**DATA**
════════

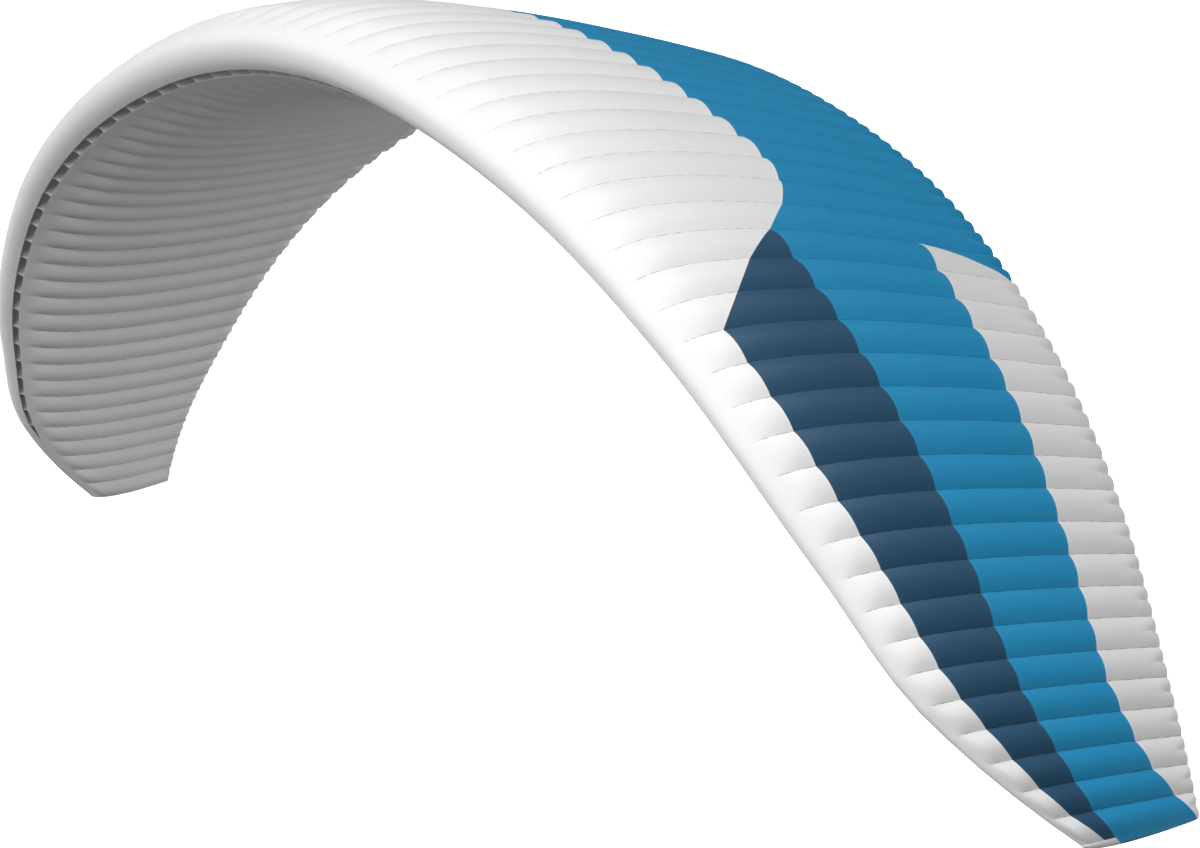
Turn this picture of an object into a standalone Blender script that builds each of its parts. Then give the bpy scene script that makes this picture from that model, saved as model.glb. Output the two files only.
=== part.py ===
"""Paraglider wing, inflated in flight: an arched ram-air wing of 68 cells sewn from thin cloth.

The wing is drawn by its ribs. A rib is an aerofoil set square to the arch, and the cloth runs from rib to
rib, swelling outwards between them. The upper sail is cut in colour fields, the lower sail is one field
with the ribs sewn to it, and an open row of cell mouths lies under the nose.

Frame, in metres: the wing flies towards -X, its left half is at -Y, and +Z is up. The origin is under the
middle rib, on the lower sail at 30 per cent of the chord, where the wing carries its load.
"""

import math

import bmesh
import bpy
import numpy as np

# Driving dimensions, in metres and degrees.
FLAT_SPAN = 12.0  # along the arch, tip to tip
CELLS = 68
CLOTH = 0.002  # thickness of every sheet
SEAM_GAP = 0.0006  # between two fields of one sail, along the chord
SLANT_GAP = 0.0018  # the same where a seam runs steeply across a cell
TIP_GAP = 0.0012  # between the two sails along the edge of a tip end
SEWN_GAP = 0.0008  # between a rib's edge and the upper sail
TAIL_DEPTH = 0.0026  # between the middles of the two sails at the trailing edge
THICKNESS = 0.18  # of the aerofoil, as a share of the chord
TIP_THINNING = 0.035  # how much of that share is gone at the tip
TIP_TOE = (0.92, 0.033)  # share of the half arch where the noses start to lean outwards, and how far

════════

**DIRECTIONS**
Output exactly the leading lines of the data, up to and including the line marked by "import numpy as np".

**SOLUTION FOR THIS PROBLEM**
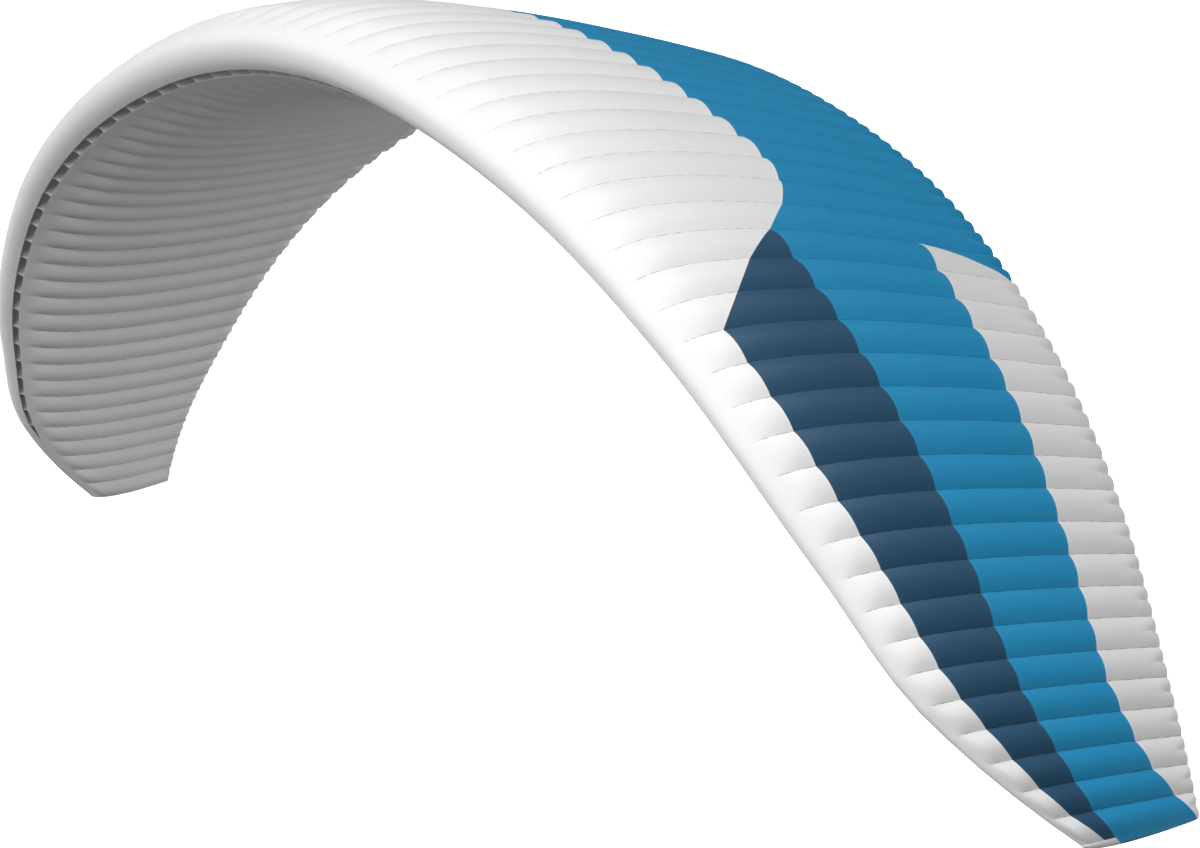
Turn this picture of an object into a standalone Blender script that builds each of its parts. Then give the bpy scene script that makes this picture from that model, saved as model.glb. Output the two files only.
=== part.py ===
"""Paraglider wing, inflated in flight: an arched ram-air wing of 68 cells sewn from thin cloth.

The wing is drawn by its ribs. A rib is an aerofoil set square to the arch, and the cloth runs from rib to
rib, swelling outwards between them. The upper sail is cut in colour fields, the lower sail is one field
with the ribs sewn to it, and an open row of cell mouths lies under the nose.

Frame, in metres: the wing flies towards -X, its left half is at -Y, and +Z is up. The origin is under the
middle rib, on the lower sail at 30 per cent of the chord, where the wing carries its load.
"""

import math

import bmesh
import bpy
import numpy as np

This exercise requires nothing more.